Find every line in the records below that holds the word "parts", and copy each one.
--- start Source material ---
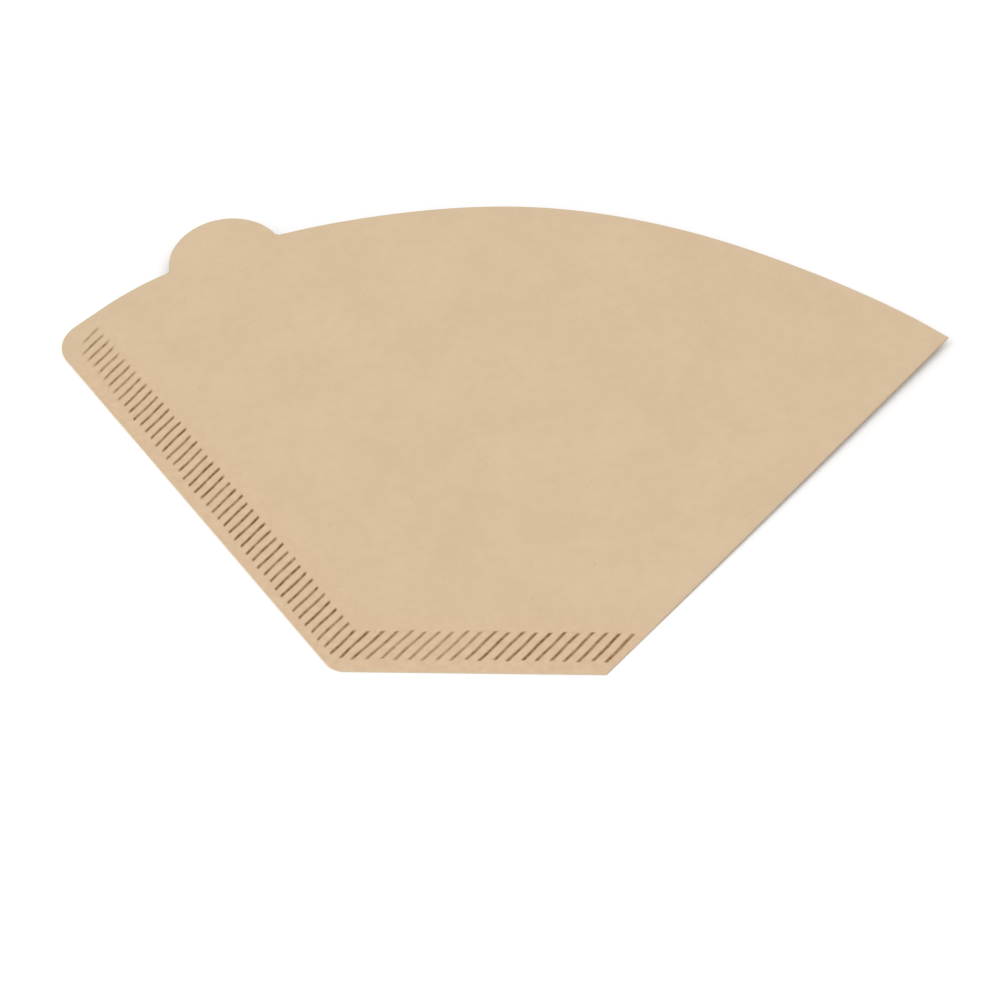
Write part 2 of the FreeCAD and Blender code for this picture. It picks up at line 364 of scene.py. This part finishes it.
def columns_of(crimps):
    """A ply's columns: their numbers, distances along the closed edges, directions, and shares of the band.

    Each crimp has close columns and one on the ridge at either side. A few more lead from the fold to the
    first crimp. The last columns run out into the mouth's rounded corner, where the band narrows to next to
    nothing.
    """
    close = np.r_[-ridge_reach, np.linspace(-groove_reach, groove_reach, groove_columns), ridge_reach]
    close = close / crimp_spacing
    lead = np.linspace(line_numbers[0], crimps[0] + close[0], lead_columns + 1)[:-1]
    numbers = np.r_[lead, (crimps[:, None] + close).ravel()]
    points = np.stack([np.interp(numbers, line_numbers, line_feet[:, axis]) for axis in (0, 1)], -1)
    lines = heading(np.interp(numbers, line_numbers, line_leans))
    edges = closed_edges()
    at = distance_along_edges(edges, points, lines)
    more = np.linspace(at[-1], lengths_of(edges)[-1] - corner_gap, corner_columns + 1)[1:]
    numbers = np.r_[numbers, numbers[-1] + (more - at[-1]) / seam_pitch]
    lines = np.concatenate([lines, np.tile(heading(seam_leans[1]), (corner_columns, 1))])
    share_of_band = np.r_[np.ones(len(at)), np.linspace(1, corner_band, corner_columns + 1)[1:]]
    return numbers, np.r_[at, more], lines, share_of_band


def plan_of_ply(crimps, tabbed):
    """The plan of one ply as a grid, with rows from the closed edges to the mouth and columns from the fold.

    A column leaves its foot along the crimps, straight until it is past them, then bends as a parabola to
    its own point of the mouth: start + line * length * t + (end - start - line * length) * t^2. The length
    is that from start to end, and falls to next to nothing in the rounded corner, as the band does. At a
    share s of the way round the closed edges, that point lies at s * (1 + s) / 2 of the mouth. The tab is
    drawn out of the plain mouth over the last part of the columns. The other results are each point's
    distance along the crimps from where they begin, the crimps' lengths, and the columns' numbers.
    """
    numbers, feet_at, lines, share_of_band = columns_of(crimps)
    edges = closed_edges()
    feet = along(edges, feet_at)
    begin = crimp_reach(feet, lines, -end_play) * share_of_band
    finish = crimp_reach(feet, lines, crimp_band + end_play) * share_of_band

    share = feet_at / lengths_of(edges)[-1]
    mouth = plain_mouth()
    mouth_length = lengths_of(mouth)[-1]
    mouth_at = mouth_length * share * (1 + share) / 2
    ends = along(mouth, mouth_at)
    pulled = np.zeros_like(ends)
    if tabbed:
        tabbed_line = tabbed_mouth()
        extra = lengths_of(tabbed_line)[-1] - mouth_length
        tip_bearing = mouth_bearing(fold_tip)
        corners = [math.radians(tip_bearing - mouth_bearing(end[1])) * mouth_radius for end in tab_ends()[1]]
        stops = np.array([0.0, *corners, mouth_length])
        tabbed_at = np.interp(mouth_at, stops, stops + np.array([0.0, 0.0, extra, extra]))
        pulled = along(tabbed_line, tabbed_at) - ends

    margin = np.linspace(0, 1, rows_margin + 1)[:-1, None]
    band = (1 - np.cos(np.linspace(0, math.pi, rows_band + 1)))[:-1, None] / 2
    field = 1 - (1 - np.linspace(0, 1, rows_field + 1)) ** rows_crowding
    straight = np.concatenate([margin * begin, begin + band * (finish - begin)])
    near = feet + lines * straight[..., None]
    start = feet + lines * finish[:, None]
    span = (np.linalg.norm(ends - start, axis=1) * share_of_band)[:, None]
    t = field[:, None, None]
    far = start + lines * span * t + (ends - start - lines * span) * t ** 2
    far = far + pulled * np.clip((t - tab_pull_from) / (1 - tab_pull_from), 0, 1) ** 2
    plan = np.concatenate([near, far])
    lengths = finish - begin
    lengthwise = np.concatenate([straight - begin, np.broadcast_to(lengths + past_crimps, far.shape[:2])])
    return plan, lengthwise, lengths, numbers


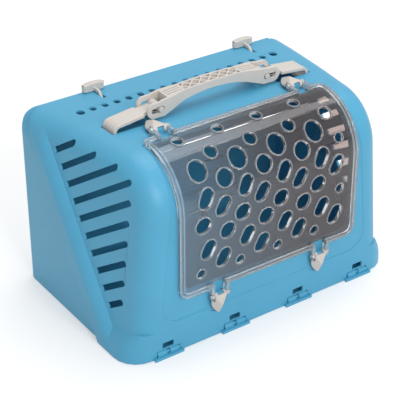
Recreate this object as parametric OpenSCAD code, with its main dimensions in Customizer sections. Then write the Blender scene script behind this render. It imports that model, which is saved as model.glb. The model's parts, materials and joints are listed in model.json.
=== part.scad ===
// Hard pet carrier: a base shell and a front shell that meet on a slanted seam,
// a clear ventilated door held by four petal latches, two rear edge latches
// and a lifting suitcase handle.
// Frame: +X to the right, +Y to the rear, +Z up.
// The origin is at the centre of the underside.

/* [Body] */
// Width over the rim
body_w = 416; // [380:1:460]
// Depth from the front face to the rear wall
body_d = 252; // [235:1:275]
// Height of the front shell at the top of its front corner
body_h = 255; // [235:1:280]
// Wall of both shells
wall = 3; // [2.5:0.1:3.5]
// Slope of the seam plane above the floor, in degrees
seam_tilt = 55.8; // [54:0.2:58]
// Distance from the front face to the seam, at the floor
seam_foot = 70.5; // [60:0.5:80]
// Radius of the front top corner
corner_r = 65; // [55:1:75]
// Radius of the side edges of the front shell
edge_r = 28; // [20:1:34]
// Radius of the crown of the top
crown_r = 2300; // [1800:50:3000]
// Radius of the upper corners, seen from the rear
shoulder_r = 42; // [34:1:50]
// Gap at the seam between the two shells
seam_gap = 0.4; // [0.3:0.05:0.8]

/* [Rim] */
// Depth of the rim along the draw direction
rim_depth = 35; // [28:1:40]
// How far the rim stands outside the side walls at its foot
rim_step = 12; // [8:0.5:15]
// Radius of the rounded shoulder of the rim
rim_r = 19; // [14:1:20]
// Draft of the side walls, in degrees
draft = 9.4; // [6:0.2:11]
// Height of the flared toe at the front corners
toe_h = 40; // [32:1:46]
// Plan radius of the toe
toe_r = 34; // [30:1:38]
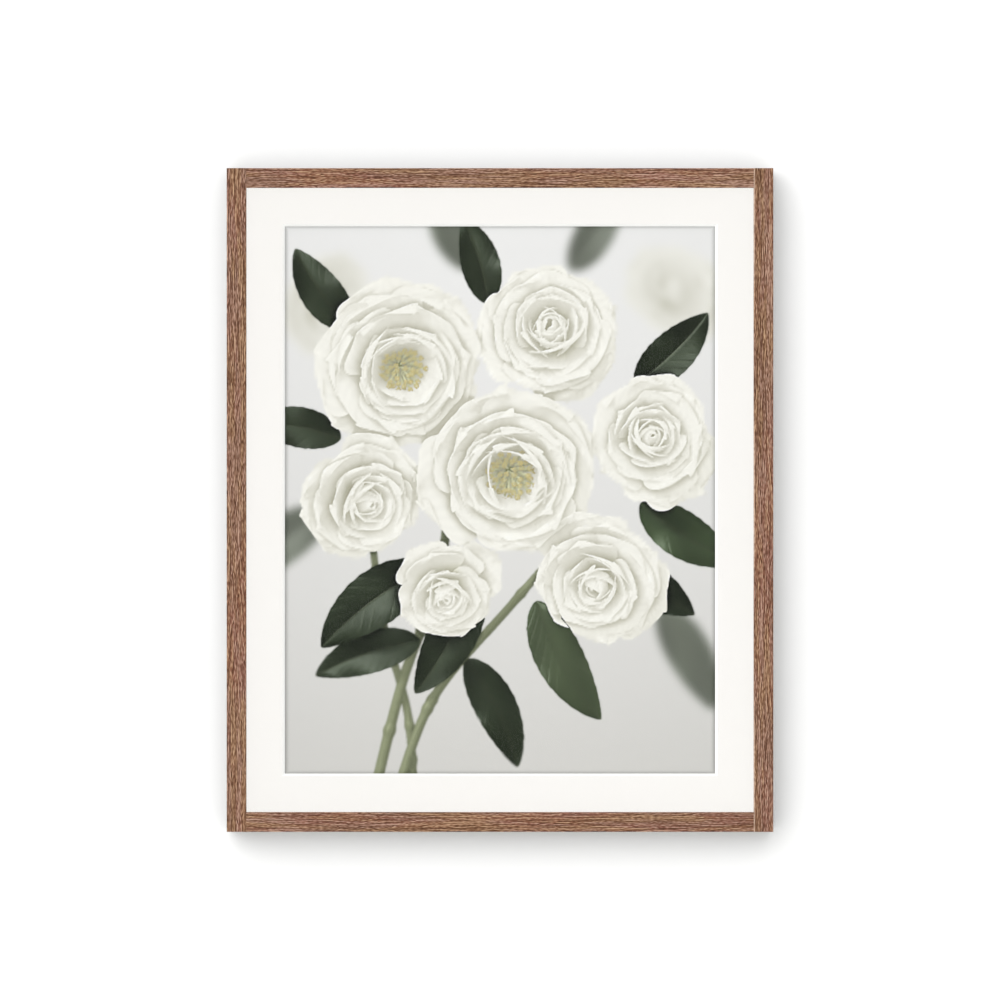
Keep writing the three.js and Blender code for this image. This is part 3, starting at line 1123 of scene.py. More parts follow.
@dataclass(frozen=True)
class Daylight:
    """Soft light from a window at the upper left, and from a sky that folds keep out.

    Each hollow is a reach in mm with how much a hollow of that size darkens. The floor is how far
    behind the middle of the design, in mm, nothing is left.
    """

    towards: tuple[float, float, float] = (-0.50, 0.60, 0.62)
    floor: float = -60.0
    hollows: tuple[tuple[float, float], ...] = ((1.0, 0.12), (3.0, 0.24), (9.0, 0.42))
    ambient: float = 0.62
    direct: float = 0.52
    gleam: str = "#dfe4e2"

    def shade(self, relief: Relief) -> tuple[np.ndarray, np.ndarray]:
        """Lights what was laid.

        Args:
            relief: The picture.

        Returns:
            The colours, and where anything was laid, both by rows and columns.
        """
        buffers = (relief.near, relief.normal, relief.lit, relief.shaded, relief.shine, relief.thin)
        near, normal, lit, shaded, shine, thin = map(relief.grid, buffers)
        laid = np.isfinite(near)
        near = np.where(laid, near, self.floor).astype(np.float32)
        sun = np.array(self.towards) / np.linalg.norm(self.towards)
        facing = normal @ sun
        open_sky = self.open_sky(near, relief.per_mm)
        cast = self.cast_shade(near, sun, relief.per_mm)
        # Petals let light through, so they stay bright where they face away from it. Leaves don't.
        through = 0.36 + 0.64 * (0.5 + 0.5 * facing)
        plain = 0.12 + 0.88 * np.clip(facing, 0, 1)
        direct = np.where(thin > 0.6, through, plain) * (1 - cast * (0.82 - 0.3 * thin))
        tone = self.ambient * open_sky * (0.78 + 0.22 * normal[..., 2])
        tone = np.clip(tone + self.direct * direct * (0.45 + 0.55 * open_sky), 0, 1)[..., None]
        half_way = sun + np.array([0, 0, 1])
        gleam = np.clip(normal @ (half_way / np.linalg.norm(half_way)), 0, 1)
        gleam = (gleam**26 * (1 - cast) + 0.25 * gleam**6) * shine * open_sky
        colours = shaded + (lit - shaded) * tone**0.85 + gleam[..., None] * tint(self.gleam)
        return np.clip(colours, 0, 1), laid.astype(np.float32)[..., None]

    def open_sky(self, near: np.ndarray, per_mm: float) -> np.ndarray:
        """Finds how much sky each spot sees.

        Args:
            near: How near each spot is, in mm.
            per_mm: Spots in a millimetre.

        Returns:
            1 out in the open, and less down in a fold.
        """
        closed = np.zeros(near.shape, np.float32)
        for reach, weight in self.hollows:
            around = soften(near, max(1, int(reach * per_mm / 1.7)))
            closed += weight * np.clip((around - near) / (reach * 1.15), 0, 1)
        return np.clip(1 - closed, 0, 1)

    def cast_shade(self, near: np.ndarray, sun: np.ndarray, per_mm: float) -> np.ndarray:
        """Finds the soft shade that things throw, by steps towards the light.

        Args:
            near: How near each spot is, in mm.
            sun: The direction of the light, of length 1.
            per_mm: Spots in a millimetre.

        Returns:
            How deep the shade is at each spot, from 0 to 1.
        """
        cast = np.zeros(near.shape, np.float32)
        level = math.hypot(sun[0], sun[1])
        for step in range(1, 23):
            away = 0.5 * step + 0.05 * step * step
            columns = round(sun[0] / level * away * per_mm)
            rows = round(-sun[1] / level * away * per_mm)
            blocker = np.roll(near, (-rows, -columns), (0, 1))
            if rows < 0:
                blocker[:-rows] = self.floor
            if columns < 0:
                blocker[:, :-columns] = self.floor
            above = blocker - near - away * sun[2] / level
            cast = np.maximum(cast, np.clip(above / (0.9 + 0.2 * away), 0, 1) * (1 - away / 46))
        return soften(cast, max(1, int(0.35 * per_mm)))


@dataclass(frozen=True)
class FloralDesign:
    """A generic design for the sheet: white camellia-like blooms, dark leaves and stems on pale grey.

    Its sizes are in mm, and so are the places of its blooms, leaves and stems: to the right, up and
    towards the viewer from its middle.
    """

    width: float
    height: float
    top: str = "#f0f0ef"
    bottom: str = "#d6d5d1"
    darkens_late: float = 1.6
    darker_sides: float = 0.016
    haze: str = "#dcdcd6"
    haze_share: float = 0.34
    far_blur: float = 2.6
    near_blur: float = 0.5
    sharp_to: float = -14.0
    blurs_over: float = 16.0

    def paint(self, per_mm: float) -> np.ndarray:
        """Paints the design.

        Args:
            per_mm: How fine it is, in spots for each millimetre.

        Returns:
            Its sRGB colours by rows, from the top, and columns.
        """
        behind, front = (Relief(self.width, self.height, per_mm) for _ in range(2))
        for relief, pieces in ((behind, self.behind()), (front, self.front())):
            for piece in pieces:
                piece.paint(relief)
        fall = np.linspace(0, 1, front.rows)[:, None, None] ** self.darkens_late
        across = np.linspace(-1, 1, front.columns)[None, :, None]
        picture = tint(self.top) * (1 - fall) + tint(self.bottom) * fall
        picture = picture * (1 - self.darker_sides * across**2)
        colours, laid = Daylight().shade(behind)
        colours = colours * (1 - self.haze_share) + tint(self.haze) * self.haze_share
        reach = int(self.far_blur * per_mm)
        picture = picture * (1 - soften(laid, reach)) + soften(colours * laid, reach)
        colours, laid = Daylight().shade(front)
        picture = (picture * (1 - laid) + colours * laid).astype(np.float32)
        reach = max(1, int(self.near_blur * per_mm))
        depth = np.where(laid > 0, front.grid(front.near)[..., None], Daylight().floor)
        unsharp = np.clip((self.sharp_to - depth) / self.blurs_over, 0, 1).astype(np.float32)
        unsharp = soften(unsharp, reach)
        return picture * (1 - unsharp) + soften(picture, reach) * unsharp

    def behind(self) -> list[Bloom | Leaf]:
        """Sets out what lies far behind, out of focus.

        Returns:
            The blooms and leaves.
        """
        return [
            Bloom(-118, 128, -40, 34, 35, 60, 24, 0.95, 21),
            Bloom(112, 132, -40, 36, -30, -20, 26, 0.95, 22),
            Leaf(46, 150, -45, 66, 24, 60, 20, 31),
            Leaf(-112, -8, -45, 80, 30, 215, 20, 32),
            Leaf(104, -70, -45, 76, 28, -60, -20, 33),
            Leaf(-16, 150, -45, 60, 24, 120, -20, 34),
        ]

    def front(self) -> list[Stem | Leaf | Bloom]:
        """Sets out what is in focus.

        Returns:
            The stems, the leaves and the blooms.
        """
        return [
            Stem([(-84, -200, -35), (-64, -120, -32), (-40, -50, -30), (-30, 30, -26)], 3.3, 2.5, 1),
            Stem([(-70, -200, -30), (-44, -130, -28), (6, -70, -26), (50, -20, -24)], 3.0, 2.2, 2),
            Stem([(-56, -200, -40), (-60, -140, -38), (-76, -80, -36), (-84, -20, -30)], 2.6, 2.0, 3),
            Leaf(-52, -92, -24, 72, 27, 196, 22, 12),
            Leaf(-22, -104, -26, 78, 27, -62, -24, 13),
            Leaf(-46, -44, -14, 88, 36, 214, 25, 4),
            Leaf(-16, -52, -12, 84, 32, -116, -20, 5),
            Leaf(36, -40, -12, 98, 36, -18, -30, 6),
            Leaf(24, -66, -10, 88, 31, -64, 24, 7, lit="#4a553e", shaded="#161b14"),
            Leaf(92, -2, -14, 74, 30, -34, 20, 8, lit="#3d4a33"),
            Leaf(-96, 112, -12, 64, 27, 128, -22, 9),
            Leaf(88, 76, -16, 66, 28, 42, 20, 10),
            Leaf(-8, 128, -18, 58, 25, 104, 22, 11),
            Leaf(-104, 40, -16, 60, 26, 168, 22, 14),
            Bloom(34, 106, -8, 47, -16, 10, 40, 1.0, 3),
            Bloom(-66, 88, -4, 50, 14, 40, 38, 0.62, 4),
            Bloom(96, 40, -2, 43, -10, -60, 36, 1.0, 5),
            Bloom(6, 20, 8, 55, 12, 16, 42, 0.66, 6),
            Bloom(66, -50, 4, 42, 22, -30, 36, 1.0, 7),
            Bloom(-92, 2, 2, 42, 22, 56, 36, 1.0, 8),
            Bloom(-36, -56, 6, 33, 30, 8, 30, 0.95, 9),
        ]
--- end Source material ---
● **The solution**
Recreate this object as parametric OpenSCAD code, with its main dimensions in Customizer sections. Then write the Blender scene script behind this render. It imports that model, which is saved as model.glb. The model's parts, materials and joints are listed in model.json.
Keep writing the three.js and Blender code for this image. This is part 3, starting at line 1123 of scene.py. More parts follow.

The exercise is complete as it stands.